#### Problem description
Quote exactly the lines from the line containing "bin_body();" to the line containing "imported = [obj", both lines included, please, and nothing more.

── Source excerpt

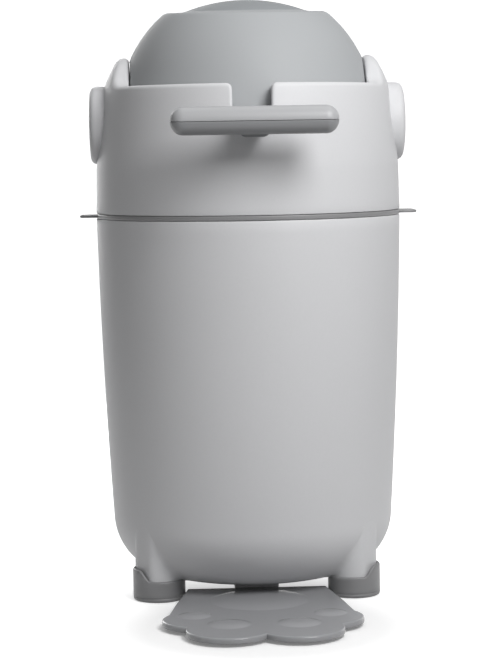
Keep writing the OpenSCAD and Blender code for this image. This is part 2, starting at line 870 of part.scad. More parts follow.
// The lip lies just clear of the ball all the way round
module drum_seal() {
    color(rubber_grey) on_axis() rotate_extrude() translate([0, drum_z]) polygon([
        [sqrt(seal_ball * seal_ball - seal_low * seal_low), seal_low],
        [seal_radius, seal_low], [seal_radius, seal_high], [seal_radius - seal_width, seal_high]]);
}

module carrier_screws() {
    color(steel_grey) on_axis() at_carrier_screws() translate([0, 0, carrier_z]) screw(carrier_screw_length);
}

module axle(side) {
    color(steel_grey) on_axis() difference() {
        union() {
            pivot_cylinder(side, axle_radius, axle_inner, recess_face - axle_inner + 1);
            pivot_cylinder(side, axle_flange_radius, recess_face, axle_flange);
        }
        at_axle_screws(side) translate([0, 0, -1])
            cylinder(r = axle_screw_radius + fit, h = axle_flange + 2, $fn = 32);
    }
}

module axle_screws() {
    color(steel_grey) on_axis() for (side = [LEFT, RIGHT])
        at_axle_screws(side) translate([0, 0, axle_flange]) rotate([180, 0, 0])
            screw(axle_screw_length + axle_flange - 1, axle_screw_radius, axle_screw_head, 1.8);
}

// A round cap with a softly domed face and three posts that snap into the recess
module pivot_cover(side) {
    depth = cover_face - recess_face - gap;
    inner = cover_radius - cover_wall;
    sphere_r = (inner * inner + cover_bulge * cover_bulge) / (2 * cover_bulge);
    lean = asin((cover_radius - cover_edge) / sphere_r);
    color(shell_grey) on_axis() {
        translate([0, 0, cover_z]) along_x(side) translate([0, 0, recess_face + gap]) difference() {
            rotate_extrude() polygon(concat([[0, 0], [cover_radius, 0]],
                arc([cover_radius - cover_edge, depth - cover_edge], cover_edge, 0, 90 - lean, 8),
                [for (i = [1:8]) let (a = lean * (1 - i / 8))
                    [sphere_r * sin(a), depth + cover_bulge - sphere_r * (1 - cos(a))]]));
            translate([0, 0, -1]) cylinder(r = inner, h = depth - cover_edge + 1);
        }
        at_cover_posts(side) translate([0, 0, recess_face - head_wall])
            cylinder(r = post_radius, h = depth - cover_edge + head_wall + gap + 1, $fn = 32);
    }
}

// ---- drum --------------------------------------------------------------------------------------

// Quarter outline of the ball with its flat, softly edged chute end, moved inwards by inset
function drum_quarter(inset) =
    let (ball = drum_radius - inset,
         flat = drum_flat - inset,
         edge = max(drum_edge - inset, 1),
         cz = flat - edge,
         cr = sqrt(pow(ball - edge, 2) - cz * cz),
         lean = atan2(cz, cr))
    concat(arc([0, 0], ball, 0, lean, 30), arc([cr, cz], edge, lean, 90, 8));

module drum_form(inset) {
    quarter = drum_quarter(inset);
    last = len(quarter) - 1;
    intersection() {
        rotate_extrude() polygon(concat([[0, -drum_flat + inset]],
            [for (i = [0:last]) [quarter[last - i][0], -quarter[last - i][1]]],
            [for (i = [1:last]) quarter[i]], [[0, drum_flat - inset]]));
        cube([2 * (drum_side - inset), far, far], center = true);
    }
}

module neck_form(extra, from, to) {
    translate([0, -from, 0]) rotate([90, 0, 0]) linear_extrude(to - from)
        rounded_rect(neck_width + 2 * extra, neck_height + 2 * extra, neck_corner + extra);
}

module drum_half(side) {
    difference() {
        union() {
            difference() {
                drum_form(0);
                drum_form(drum_wall);
            }
            intersection() {
                for (end = [LEFT, RIGHT])
                    along_x(end) translate([0, 0, axle_inner - 1])
                        cylinder(r = bush_radius + bush_boss_wall, h = drum_side - axle_inner);
                drum_form(0.5);
            }
            for (end = [-1, 1])
                translate([0, 0, end > 0 ? tube_half - 2 : -tube_half - rim_thickness])
                    cylinder(r = rim_flange_radius + 3, h = 2 + rim_thickness);
        }
        half_space(-side);
        for (end = [LEFT, RIGHT])
            along_x(end) translate([0, 0, axle_inner - 2]) cylinder(r = bush_radius + fit / 2, h = 30);
        cylinder(r = rim_skirt_radius + fit, h = far, center = true);
        for (end = [-1, 1])
            translate([0, 0, end > 0 ? tube_half : -far - tube_half])
                cylinder(r = rim_flange_radius + fit, h = far);
        neck_form(fit, drum_side - drum_wall, drum_radius + drum_wall);
    }
}

module drum_upper_half() {
    color(drum_grey) in_drum() drum_half(1);
}

// The lower half also has the tongue that lines the halves up
module drum_lower_half() {
    inner = drum_radius - drum_wall;
    color(drum_grey) in_drum() {
        drum_half(-1);
        intersection() {
            rotate_extrude() polygon([[inner - 3, -4], [inner + 0.5, -4], [inner + 0.5, 0],
                                      [inner - gap, 0], [inner - gap, 3], [inner - 3, 3]]);
            difference() {
                cube([2 * (drum_side - drum_wall - gap), far, 20], center = true);
                translate([0, -far / 2, 0]) cube([anchor_width + 4, far, 40], center = true);
            }
        }
    }
}

module chute_tube() {
    color(nylon_white) in_drum() translate([0, 0, -tube_half])
        tube(tube_radius, chute_radius, 2 * tube_half);
}

// A ring that closes the chute's end and holds the piston in, with a soft swell up to its opening
module chute_rim(side) {
    color(drum_grey) in_drum() mirror([0, 0, side < 0 ? 1 : 0]) rotate_extrude() polygon(concat(
        [[rim_opening, tube_half], [tube_radius + fit, tube_half], [tube_radius + fit, tube_half - rim_skirt],
         [rim_skirt_radius, tube_half - rim_skirt], [rim_skirt_radius, tube_half],
         [rim_flange_radius, tube_half], [rim_flange_radius, drum_flat]],
        [for (i = [0:8]) let (t = i / 8)
            [rim_opening + swell_width * (1 - t), drum_flat + swell_rise * t * t]]));
}

module bush(side) {
    color(nylon_white) in_drum() along_x(side) difference() {
        union() {
            translate([0, 0, axle_inner]) cylinder(r = bush_radius, h = axle_reach + bush_flange / 2);
            translate([0, 0, drum_side]) cylinder(r = bush_radius + 3, h = bush_flange);
        }
        translate([0, 0, axle_inner - 1]) cylinder(r = axle_radius + running, h = 40);
    }
}

// ---- handle ------------------------------------------------------------------------------------

module grip_bar(r) {
    straight = bar_length - bar_thickness;
    translate([0, -handle_reach, 0]) {
        translate([-straight / 2, 0, 0]) rotate([0, 90, 0]) cylinder(r = r, h = straight);
        for (side = [-1, 1])
            translate([side * straight / 2, 0, 0]) sphere(r);
    }
}

module handle_form() {
    grip_bar(bar_thickness / 2);
    neck_form(0, anchor_y, handle_reach);
    translate([0, -anchor_y - anchor_thickness / 2, 0])
        cube([anchor_width, anchor_thickness, anchor_height], center = true);
}

module handle_hollow() {
    grip_bar(bar_thickness / 2 - handle_wall);
    neck_form(-handle_wall, anchor_y + anchor_thickness, handle_reach);
}

module at_handle_screws() {
    for (side = [-1, 1])
        translate([side * handle_screw_x, -handle_reach, 0]) children();
}

module handle_half(side) {
    difference() {
        union() {
            difference() {
                handle_form();
                handle_hollow();
            }
            intersection() {
                at_handle_screws() cylinder(r = handle_boss_radius, h = far, center = true);
                grip_bar(bar_thickness / 2 - 0.5);
            }
        }
        translate([0, 0, -side * (far - handle_seam / 2)]) cube(2 * far, center = true);
    }
}

module handle_top() {
    color(drum_grey) in_drum() difference() {
        handle_half(1);
        at_handle_screws() cylinder(r = axle_screw_radius + fit / 2, h = 10, $fn = 32);
    }
}

module handle_bottom() {
    color(drum_grey) in_drum() difference() {
        handle_half(-1);
        at_handle_screws() {
            translate([0, 0, -20]) cylinder(r = axle_screw_radius + fit, h = 22, $fn = 32);
            translate([0, 0, -20 - handle_screw_head_z])
                cylinder(r = axle_screw_head + fit, h = 20, $fn = 32);
        }
    }
}

module handle_screws() {
    color(steel_grey) in_drum() at_handle_screws() translate([0, 0, -handle_screw_head_z])
        screw(handle_screw_head_z + 8, axle_screw_radius, axle_screw_head, 1.8);
}

// ---- piston ------------------------------------------------------------------------------------

// A domed cap above the piston's middle plane, moved inwards by inset
module cap_form(inset) {
    body_r = piston_radius - inset;
    neck_r = neck_radius - inset;
    sphere_r = dome_sphere - inset;
    lean = asin(neck_r / sphere_r);
    body_top = piston_top - inset;
    rotate_extrude() polygon(concat([[0, piston_mid - (inset > 0 ? 1 : 0)],
        [body_r, piston_mid - (inset > 0 ? 1 : 0)], [body_r, body_top], [neck_r, body_top]],
        [for (i = [0:arc_steps]) let (a = lean * (1 - i / arc_steps))
            [sphere_r * sin(a), dome_center + sphere_r * cos(a)]]));
}

// The socket that holds the weight under the cap
module weight_socket() {
    outer = weight_radius + fit + weight_seat_wall;
    top = piston_mid + weight_height / 2;
    difference() {
        translate([0, 0, piston_mid]) cylinder(r = outer, h = piston_length);
        translate([0, 0, piston_mid - 1]) cylinder(r = weight_radius + fit, h = top - piston_mid + 1);
        translate([0, 0, piston_mid]) cylinder(r = weight_radius - weight_seat_ledge, h = 2 * piston_length);
    }
}

module piston_cap() {
    groove_z = piston_mid + piston_length / 4 - piston_seal_width / 2;
    difference() {
        union() {
            difference() {
                cap_form(0);
                cap_form(cap_wall);
            }
            intersection() {
                weight_socket();
                cap_form(0.5);
            }
        }
        translate([0, 0, groove_z]) tube(piston_radius + 1, piston_radius - piston_seal_depth, piston_seal_width);
    }
}

module piston_seal() {
    groove_z = piston_mid + piston_length / 4 - piston_seal_width / 2;
    translate([0, 0, groove_z])
        tube(piston_radius + gap / 3, piston_radius - piston_seal_depth, piston_seal_width);
}

// The lower half of the piston is the upper one turned over
module turned_over() {
    translate([0, 0, piston_mid]) mirror([0, 0, 1]) translate([0, 0, -piston_mid]) children();
}

module upper_piston_cap() {
    color(drum_grey) in_drum() piston_cap();
}

module lower_piston_cap() {
    color(drum_grey) in_drum() turned_over() piston_cap();
}

module upper_piston_seal() {
    color(rubber_grey) in_drum() piston_seal();
}

module lower_piston_seal() {
    color(rubber_grey) in_drum() turned_over() piston_seal();
}

module piston_weight() {
    color(steel_grey) in_drum() translate([0, 0, piston_mid - weight_height / 2])
        cylinder(r = weight_radius, h = weight_height);
}

// ---- nodes -------------------------------------------------------------------------------------

bin_body();
boot(LEFT, FRONT);  // front_left_boot
boot(RIGHT, FRONT);  // front_right_boot
boot(LEFT, REAR);  // rear_left_boot
boot(RIGHT, REAR);  // rear_right_boot
foot_plate();
foot_plate_bracket();
foot_plate_pads();
foot_plate_screws();
hinge_pin();
bag_ring();
head_shell();
seal_carrier();
drum_seal();
carrier_screws();
axle(LEFT);  // left_axle
axle(RIGHT);  // right_axle
axle_screws();
pivot_cover(LEFT);  // left_pivot_cover
pivot_cover(RIGHT);  // right_pivot_cover
drum_upper_half();
drum_lower_half();
chute_tube();
chute_rim(1);  // upper_chute_rim
chute_rim(-1);  // lower_chute_rim
bush(LEFT);  // left_bush
bush(RIGHT);  // right_bush
handle_top();
handle_bottom();
handle_screws();
upper_piston_cap();
lower_piston_cap();
upper_piston_seal();
lower_piston_seal();
piston_weight();
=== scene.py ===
"""Looks for the nappy bin: softer pieces, finishes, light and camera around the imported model."""

import math

import bmesh
import bpy
from mathutils import Matrix, Vector


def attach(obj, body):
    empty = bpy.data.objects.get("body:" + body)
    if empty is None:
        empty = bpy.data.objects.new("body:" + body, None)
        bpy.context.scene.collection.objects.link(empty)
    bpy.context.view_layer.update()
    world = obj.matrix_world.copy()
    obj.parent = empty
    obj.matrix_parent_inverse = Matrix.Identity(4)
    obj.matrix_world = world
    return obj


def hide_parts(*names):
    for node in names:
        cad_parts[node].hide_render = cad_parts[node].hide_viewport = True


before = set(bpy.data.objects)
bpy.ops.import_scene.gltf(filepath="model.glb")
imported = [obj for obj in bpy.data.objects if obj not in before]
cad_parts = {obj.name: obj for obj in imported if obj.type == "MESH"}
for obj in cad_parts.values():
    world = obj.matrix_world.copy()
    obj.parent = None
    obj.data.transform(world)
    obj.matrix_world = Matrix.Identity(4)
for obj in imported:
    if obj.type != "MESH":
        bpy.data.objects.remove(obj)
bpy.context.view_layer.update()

MM = 0.001

# ---- places and sizes, in millimetres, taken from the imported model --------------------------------

AXIS_Y = 62.0
WALL = 3.0

# Tub: radii at the foot and at the top, and how far its side bows out between them.
TUB_LOW = 139.8
TUB_TOP = 151.0
TUB_BOW = 1.6
TUB_RIM = 370.0
UNDERSIDE = 13.7
BOTTOM_ROUND = 60.0
BOTTOM_EDGE_Z = UNDERSIDE + BOTTOM_ROUND

# Legs and their boots. A boot is low on its inner side and high on its outer side.
LEG_X = 95.5
LEG_Y = 73.0
LEG = 22.2
LEG_WALL = 3.0
LEG_FLARE = 9.0
BOOT = 25.5
BOOT_WALL = 3.2
BOOT_SOLE = 3.0
BOOT_LOW = 20.5
BOOT_HIGH = 31.0
BOOT_SLOPE = (8.5, 21.0)
BOOT_BEAD = 1.5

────

#### Task answer
bin_body();
boot(LEFT, FRONT);  // front_left_boot
boot(RIGHT, FRONT);  // front_right_boot
boot(LEFT, REAR);  // rear_left_boot
boot(RIGHT, REAR);  // rear_right_boot
foot_plate();
foot_plate_bracket();
foot_plate_pads();
foot_plate_screws();
hinge_pin();
bag_ring();
head_shell();
seal_carrier();
drum_seal();
carrier_screws();
axle(LEFT);  // left_axle
axle(RIGHT);  // right_axle
axle_screws();
pivot_cover(LEFT);  // left_pivot_cover
pivot_cover(RIGHT);  // right_pivot_cover
drum_upper_half();
drum_lower_half();
chute_tube();
chute_rim(1);  // upper_chute_rim
chute_rim(-1);  // lower_chute_rim
bush(LEFT);  // left_bush
bush(RIGHT);  // right_bush
handle_top();
handle_bottom();
handle_screws();
upper_piston_cap();
lower_piston_cap();
upper_piston_seal();
lower_piston_seal();
piston_weight();
=== scene.py ===
"""Looks for the nappy bin: softer pieces, finishes, light and camera around the imported model."""

import math

import bmesh
import bpy
from mathutils import Matrix, Vector


def attach(obj, body):
    empty = bpy.data.objects.get("body:" + body)
    if empty is None:
        empty = bpy.data.objects.new("body:" + body, None)
        bpy.context.scene.collection.objects.link(empty)
    bpy.context.view_layer.update()
    world = obj.matrix_world.copy()
    obj.parent = empty
    obj.matrix_parent_inverse = Matrix.Identity(4)
    obj.matrix_world = world
    return obj


def hide_parts(*names):
    for node in names:
        cad_parts[node].hide_render = cad_parts[node].hide_viewport = True


before = set(bpy.data.objects)
bpy.ops.import_scene.gltf(filepath="model.glb")
imported = [obj for obj in bpy.data.objects if obj not in before]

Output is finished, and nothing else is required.